>> start Provided data

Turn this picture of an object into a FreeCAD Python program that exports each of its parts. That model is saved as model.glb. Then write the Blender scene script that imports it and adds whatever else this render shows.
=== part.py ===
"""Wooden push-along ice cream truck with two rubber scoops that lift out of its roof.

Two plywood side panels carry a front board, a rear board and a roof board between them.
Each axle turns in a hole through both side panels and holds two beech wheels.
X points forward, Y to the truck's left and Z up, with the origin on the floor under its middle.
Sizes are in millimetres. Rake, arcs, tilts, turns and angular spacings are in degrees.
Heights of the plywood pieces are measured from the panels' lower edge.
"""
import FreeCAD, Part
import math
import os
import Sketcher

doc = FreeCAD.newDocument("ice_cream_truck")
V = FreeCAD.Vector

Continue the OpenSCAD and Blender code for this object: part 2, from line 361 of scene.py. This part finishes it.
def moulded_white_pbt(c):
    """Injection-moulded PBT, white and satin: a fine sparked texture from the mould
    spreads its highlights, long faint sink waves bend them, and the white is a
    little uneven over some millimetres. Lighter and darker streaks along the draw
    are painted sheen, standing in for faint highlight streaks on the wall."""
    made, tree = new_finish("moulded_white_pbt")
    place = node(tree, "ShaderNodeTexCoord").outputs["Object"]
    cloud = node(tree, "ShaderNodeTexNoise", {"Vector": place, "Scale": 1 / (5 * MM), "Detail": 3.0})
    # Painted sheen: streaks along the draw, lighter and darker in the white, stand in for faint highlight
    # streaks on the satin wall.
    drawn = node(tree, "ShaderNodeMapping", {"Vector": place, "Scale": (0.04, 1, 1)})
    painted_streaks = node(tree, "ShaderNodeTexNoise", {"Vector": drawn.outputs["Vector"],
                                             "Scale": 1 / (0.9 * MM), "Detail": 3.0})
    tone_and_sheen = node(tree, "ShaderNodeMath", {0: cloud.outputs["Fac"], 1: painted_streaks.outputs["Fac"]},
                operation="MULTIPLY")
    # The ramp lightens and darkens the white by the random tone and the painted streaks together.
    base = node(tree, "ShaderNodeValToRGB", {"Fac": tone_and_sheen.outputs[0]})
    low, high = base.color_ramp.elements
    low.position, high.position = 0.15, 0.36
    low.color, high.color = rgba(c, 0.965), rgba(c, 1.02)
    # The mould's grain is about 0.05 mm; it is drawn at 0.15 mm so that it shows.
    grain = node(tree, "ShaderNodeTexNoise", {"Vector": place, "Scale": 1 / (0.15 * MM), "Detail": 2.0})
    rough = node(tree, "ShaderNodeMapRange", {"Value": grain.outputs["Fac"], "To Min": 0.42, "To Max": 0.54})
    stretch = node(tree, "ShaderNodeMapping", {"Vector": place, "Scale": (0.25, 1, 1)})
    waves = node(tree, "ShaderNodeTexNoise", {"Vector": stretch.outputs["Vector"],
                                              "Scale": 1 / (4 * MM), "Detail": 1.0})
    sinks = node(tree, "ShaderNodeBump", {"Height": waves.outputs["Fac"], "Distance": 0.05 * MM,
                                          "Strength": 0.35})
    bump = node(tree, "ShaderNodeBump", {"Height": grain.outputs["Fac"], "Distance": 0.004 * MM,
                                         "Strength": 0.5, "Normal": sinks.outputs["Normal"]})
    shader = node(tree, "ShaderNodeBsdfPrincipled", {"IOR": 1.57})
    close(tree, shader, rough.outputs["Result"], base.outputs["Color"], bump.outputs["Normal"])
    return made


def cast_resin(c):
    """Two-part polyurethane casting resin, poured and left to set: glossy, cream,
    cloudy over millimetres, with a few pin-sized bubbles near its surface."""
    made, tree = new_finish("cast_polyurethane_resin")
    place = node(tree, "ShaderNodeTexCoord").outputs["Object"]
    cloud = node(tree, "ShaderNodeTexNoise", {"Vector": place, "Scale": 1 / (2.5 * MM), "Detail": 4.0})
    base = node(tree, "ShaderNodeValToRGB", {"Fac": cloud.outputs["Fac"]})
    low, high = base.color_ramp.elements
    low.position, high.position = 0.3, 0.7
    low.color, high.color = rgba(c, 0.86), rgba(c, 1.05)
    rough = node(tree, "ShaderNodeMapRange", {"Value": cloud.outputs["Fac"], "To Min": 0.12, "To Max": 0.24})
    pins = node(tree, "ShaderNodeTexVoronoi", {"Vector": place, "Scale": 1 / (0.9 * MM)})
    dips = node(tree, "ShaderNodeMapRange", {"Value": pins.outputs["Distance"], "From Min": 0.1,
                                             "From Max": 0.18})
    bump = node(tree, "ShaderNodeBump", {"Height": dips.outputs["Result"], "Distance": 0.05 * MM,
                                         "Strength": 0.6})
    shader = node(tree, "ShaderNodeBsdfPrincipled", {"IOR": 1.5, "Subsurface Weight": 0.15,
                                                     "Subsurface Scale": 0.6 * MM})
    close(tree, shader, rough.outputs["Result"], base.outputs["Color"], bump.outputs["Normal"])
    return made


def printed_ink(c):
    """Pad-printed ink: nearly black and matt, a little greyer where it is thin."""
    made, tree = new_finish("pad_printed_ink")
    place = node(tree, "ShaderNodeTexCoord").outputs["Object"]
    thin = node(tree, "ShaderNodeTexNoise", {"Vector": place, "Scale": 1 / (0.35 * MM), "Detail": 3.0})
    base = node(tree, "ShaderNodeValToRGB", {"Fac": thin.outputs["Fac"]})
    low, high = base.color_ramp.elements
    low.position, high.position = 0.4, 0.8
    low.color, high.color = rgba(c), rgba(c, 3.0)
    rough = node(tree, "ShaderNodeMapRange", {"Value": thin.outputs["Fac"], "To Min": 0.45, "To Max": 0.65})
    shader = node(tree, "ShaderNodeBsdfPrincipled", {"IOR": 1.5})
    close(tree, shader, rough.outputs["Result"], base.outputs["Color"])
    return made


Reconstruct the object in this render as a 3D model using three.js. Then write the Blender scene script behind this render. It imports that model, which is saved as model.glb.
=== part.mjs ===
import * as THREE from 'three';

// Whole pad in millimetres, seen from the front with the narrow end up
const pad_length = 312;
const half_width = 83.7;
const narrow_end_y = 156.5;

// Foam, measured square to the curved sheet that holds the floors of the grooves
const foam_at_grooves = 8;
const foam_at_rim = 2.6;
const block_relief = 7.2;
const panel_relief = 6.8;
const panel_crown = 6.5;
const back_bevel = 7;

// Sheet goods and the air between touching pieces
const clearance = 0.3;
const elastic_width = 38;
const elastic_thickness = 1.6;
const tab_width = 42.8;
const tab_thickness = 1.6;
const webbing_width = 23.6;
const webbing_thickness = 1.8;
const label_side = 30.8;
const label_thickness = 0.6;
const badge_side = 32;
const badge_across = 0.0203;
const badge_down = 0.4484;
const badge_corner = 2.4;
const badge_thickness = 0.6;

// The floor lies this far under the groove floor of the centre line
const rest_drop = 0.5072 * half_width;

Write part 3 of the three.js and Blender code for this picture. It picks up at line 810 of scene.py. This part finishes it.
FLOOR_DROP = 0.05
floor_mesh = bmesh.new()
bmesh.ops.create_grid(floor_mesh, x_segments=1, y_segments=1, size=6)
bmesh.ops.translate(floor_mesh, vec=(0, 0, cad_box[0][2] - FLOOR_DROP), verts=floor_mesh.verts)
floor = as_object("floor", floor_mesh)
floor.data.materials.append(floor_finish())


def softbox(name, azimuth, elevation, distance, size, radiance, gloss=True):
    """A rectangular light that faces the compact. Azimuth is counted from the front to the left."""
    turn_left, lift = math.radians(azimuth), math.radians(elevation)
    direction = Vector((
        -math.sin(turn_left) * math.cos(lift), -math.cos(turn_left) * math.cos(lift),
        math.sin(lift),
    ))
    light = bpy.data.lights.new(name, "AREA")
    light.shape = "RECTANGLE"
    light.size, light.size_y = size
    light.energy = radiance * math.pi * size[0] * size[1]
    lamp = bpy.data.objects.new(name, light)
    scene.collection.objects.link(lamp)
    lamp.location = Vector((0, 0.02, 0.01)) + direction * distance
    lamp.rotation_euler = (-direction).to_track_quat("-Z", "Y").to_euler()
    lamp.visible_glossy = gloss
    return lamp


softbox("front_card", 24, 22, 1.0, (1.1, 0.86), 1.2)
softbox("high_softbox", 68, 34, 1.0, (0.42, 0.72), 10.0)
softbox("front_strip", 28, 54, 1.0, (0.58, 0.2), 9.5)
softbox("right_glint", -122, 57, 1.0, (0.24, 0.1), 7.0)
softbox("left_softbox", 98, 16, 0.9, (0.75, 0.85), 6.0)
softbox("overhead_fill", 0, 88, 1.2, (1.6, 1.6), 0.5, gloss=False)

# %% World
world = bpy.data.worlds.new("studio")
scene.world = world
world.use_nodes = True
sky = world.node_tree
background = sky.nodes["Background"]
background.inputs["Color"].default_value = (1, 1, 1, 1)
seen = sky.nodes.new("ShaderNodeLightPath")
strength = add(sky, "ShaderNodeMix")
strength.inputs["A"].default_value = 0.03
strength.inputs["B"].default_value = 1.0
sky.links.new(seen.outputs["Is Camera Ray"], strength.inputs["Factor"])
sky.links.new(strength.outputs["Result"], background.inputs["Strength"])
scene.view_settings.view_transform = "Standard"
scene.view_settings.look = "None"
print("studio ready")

>> end Provided data

* Problem to work on:
Give back, verbatim, the lines from the top of the entries above through the line containing "of its roof.".

* Answer to this task:
Turn this picture of an object into a FreeCAD Python program that exports each of its parts. That model is saved as model.glb. Then write the Blender scene script that imports it and adds whatever else this render shows.
=== part.py ===
"""Wooden push-along ice cream truck with two rubber scoops that lift out of its roof.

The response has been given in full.